Maxwell-Chern-Simons Vortices and Holographic Superconductors

TL;DR

This paper explores vortex solutions in a holographic superconductor model with an axionic coupling, revealing how the effective Chern-Simons term influences magnetic vortex configurations in the boundary theory.

Contribution

It introduces a novel holographic setup with axionic coupling that induces an effective Chern-Simons term, leading to new vortex solutions in the boundary theory.

Findings

Effective Chern-Simons term modifies magnetic vortex profiles.

Axion field remains non-condensed at infinity.
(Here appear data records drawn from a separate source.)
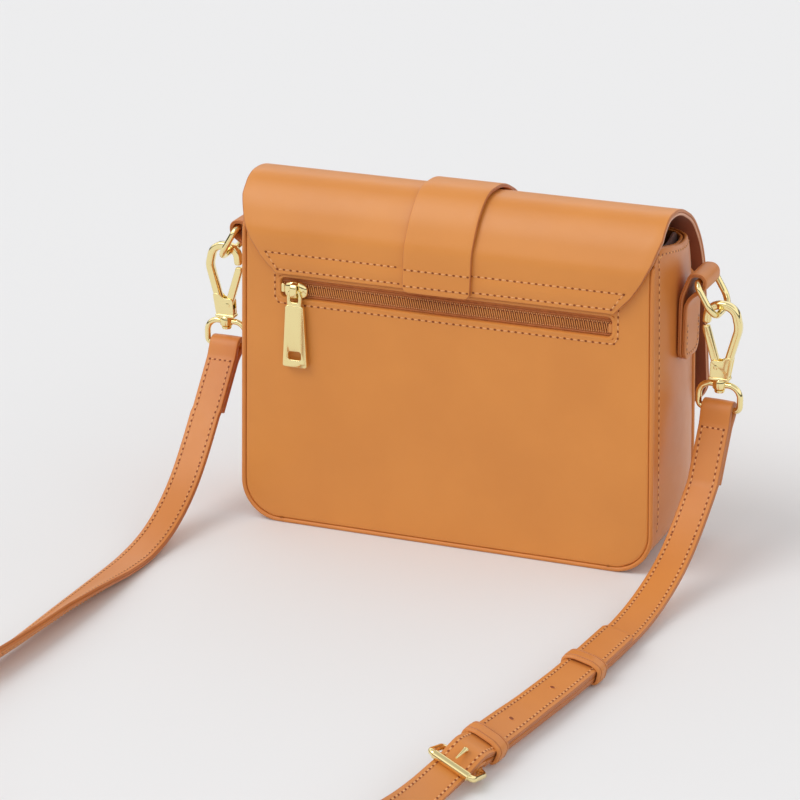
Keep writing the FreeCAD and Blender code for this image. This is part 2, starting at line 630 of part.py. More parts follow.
# ================================================================ build
def build_body():
    save("back_panel", back_panel())
    save("front_panel", outline(BINDING, FRONT_TOP, FRONT_FACE, FRONT_FACE + LEATHER))
    save("gusset", gusset())
    save("binding_back", binding(GUSSET_HIGH, BACK_FACE + 0.5, BACK_TOP))
    save("binding_front", binding(FRONT_FACE - 0.5, GUSSET_LOW, FRONT_TOP))
    save("back_stiffener", stiffener(BACK_FACE - LEATHER, -BOARD, 108))
    save("front_stiffener", stiffener(FRONT_FACE + LEATHER, BOARD, FRONT_TOP - 4))
    save("base_board", base_board())
    save("lining", lining())


def build_zip():
    save("zip_pocket", zip_pocket())
    save("zip_tape_lower", zip_tape(ZIP_LINE - 12, ZIP_LINE - 0.1))
    save("zip_tape_upper", zip_tape(ZIP_LINE + 0.1, ZIP_LINE + 12))
    save("zip_teeth_lower", zip_teeth(-1))
    save("zip_teeth_upper", zip_teeth(1))
    save("zip_stop_closed", zip_stop(83.6))
    save("zip_stop_open", zip_stop(-83.6))
    save("zip_slider", zip_slider())
    save("zip_puller", zip_puller())


def build_flap():
    mask = flap_mask()
    outer = flap_layer(0, FLAP_LAYER).common(mask)
    inner = flap_layer(FLAP_LAYER, 2 * FLAP_LAYER).common(mask)
    save("flap_anchor", below_hinge(outer.fuse(inner)).removeSplitter())
    save("flap_outer", above_hinge(outer))
    flap_inner = above_hinge(inner)
    save("flap_lining", flap_inner)
    save("belt_anchor", below_hinge(belt()))
    save("belt_strap", above_hinge(belt()))
    save("snap_socket", snap_socket())
    save("snap_stud", snap_stud(flap_inner))


def build_side(side):
    """Everything that hangs from one side of the bag."""
    axis = V(HOOK_X, 0, 0)
    turn = LOOP_TURN[side] if side == "right" else -LOOP_TURN[side]
    pieces = {"ring_tab": ring_tab(), "ring": ring(), "hook_body": hook_body(), "hook_gate": hook_gate(),
              "gate_pin": gate_pin(), "gate_spring": gate_spring(), "swivel_post": swivel_post(),
              "swivel_loop": turned(swivel_loop(), axis, V(0, 0, 1), turn),
              "strap_end": turned(strap_end(END_TILT[side]), axis, V(0, 0, 1), turn)}
    for name, shape in pieces.items():
        save(name + "_" + side, shape if side == "left" else mirrored(shape))


def build_strap():
    short = path_stations(SHORT_ROUTE, SHORT_ROLL, "short strap")
    save("strap_short", ribbon(short, "short strap"))
    save("strap_long", ribbon(path_stations(LONG_ROUTE, LONG_ROLL, "long strap"), "long strap"))
    save("strap_tail", strap_tail())
    save("keeper_sliding", keeper(KEEPER_SLIDING, KEEPER_SLIDING_AIM, KEEPER_ROLL))
    fixed = frame_at(BUCKLE_POINT, BUCKLE_AIM, BUCKLE_ROLL).multVec(V(-17, 0, 0))
    save("keeper_fixed", keeper(tuple(fixed), BUCKLE_AIM, BUCKLE_ROLL))
    save("buckle_frame", buckle_frame())
    save("buckle_fold", buckle_fold())
    save("buckle_prong", buckle_prong())


build_body()
build_zip()
build_flap()
build_side("left")
build_side("right")
build_strap()
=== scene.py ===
import bmesh
import bpy
from math import acos, atan2, copysign, cos, exp, hypot, pi, radians, sin, tan
import numpy as np
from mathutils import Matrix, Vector


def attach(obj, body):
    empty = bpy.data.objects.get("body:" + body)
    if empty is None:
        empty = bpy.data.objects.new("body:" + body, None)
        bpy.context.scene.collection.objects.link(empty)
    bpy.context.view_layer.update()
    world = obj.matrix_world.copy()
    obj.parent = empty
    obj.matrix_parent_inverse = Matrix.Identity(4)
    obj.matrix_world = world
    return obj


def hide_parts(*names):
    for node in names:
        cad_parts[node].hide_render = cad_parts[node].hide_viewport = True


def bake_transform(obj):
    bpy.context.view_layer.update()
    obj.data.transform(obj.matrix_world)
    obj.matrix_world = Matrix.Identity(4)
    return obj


# Looks of the box-shaped leather crossbody bag. Sizes are in millimetres until a mesh is made.
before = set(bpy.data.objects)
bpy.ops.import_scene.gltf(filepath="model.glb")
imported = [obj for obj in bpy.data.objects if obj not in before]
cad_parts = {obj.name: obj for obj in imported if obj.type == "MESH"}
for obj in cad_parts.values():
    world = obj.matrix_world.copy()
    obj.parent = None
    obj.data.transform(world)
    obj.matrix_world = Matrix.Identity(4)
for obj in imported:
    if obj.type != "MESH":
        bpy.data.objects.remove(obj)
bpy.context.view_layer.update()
MM = 0.001
MIRROR = np.array([-1.0, 1, 1])

# ---- body and binding
BODY_HALF, SIDE_TAPER, CORNER_RADIUS = 107.5, 0.018, 20.0
BACK_FACE, FRONT_FACE, LEATHER = 31.5, -34.0, 1.8
BACK_PANEL_TOP, BACK_LEAN_START = 152.5, 147
GUSSET_LOW, GUSSET_HIGH = -31.7, 29.2
GUSSET_INSET, GUSSET_BULGE, GUSSET_BEND = 0.8, 4.0, 19.8
BINDING, PANEL_GAP = 2.2, 0.1
BACK_BINDING_TOP, FRONT_BINDING_TOP = 153.5, 141.0
FRONT_TUCK_START, FRONT_TUCK = 133, 7.2
RIM = [(29.2, 153.5), (25.0, 162.0), (13.0, 160.3), (-2.0, 157.4), (-12.0, 156.6), (-15.5, 157.0)]
RIM_FRONT, RIM_TURN = 159.4, -15.2      # height of the opening's front edge, Y where the sides turn

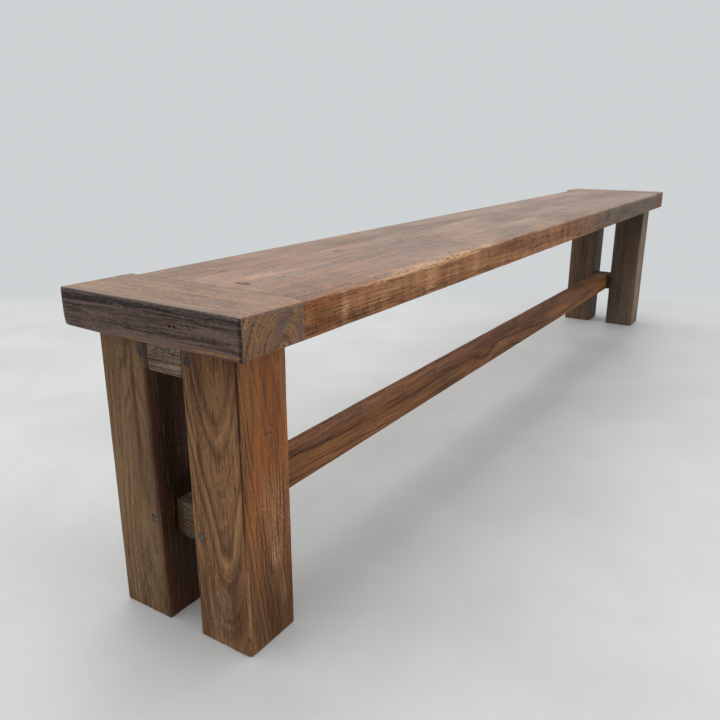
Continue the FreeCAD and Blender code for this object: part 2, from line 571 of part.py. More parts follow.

Numerical solutions demonstrate Chern-Simons-like vortices.

Abstract

We investigate probe limit vortex solutions of a charged scalar field in Einstein-Maxwell theory in 3+1 dimensions, for an asymptotically AdS Schwarzschild black hole metric with the addition of an axionic coupling to the Maxwell field. We show that the inclusion of such a term, together with a suitable potential for the axion field, can induce an effective Chern-Simons term on the 2+1 dimensional boundary. We obtain numerical solutions of the equations of motion and find Maxwell-Chern-Simons like magnetic vortex configurations, where the magnetic field profile varies with the size of the effective Chern-Simons coupling. The axion field has a non-trivial profile inside the AdS bulk but does not condense at spatial infinity.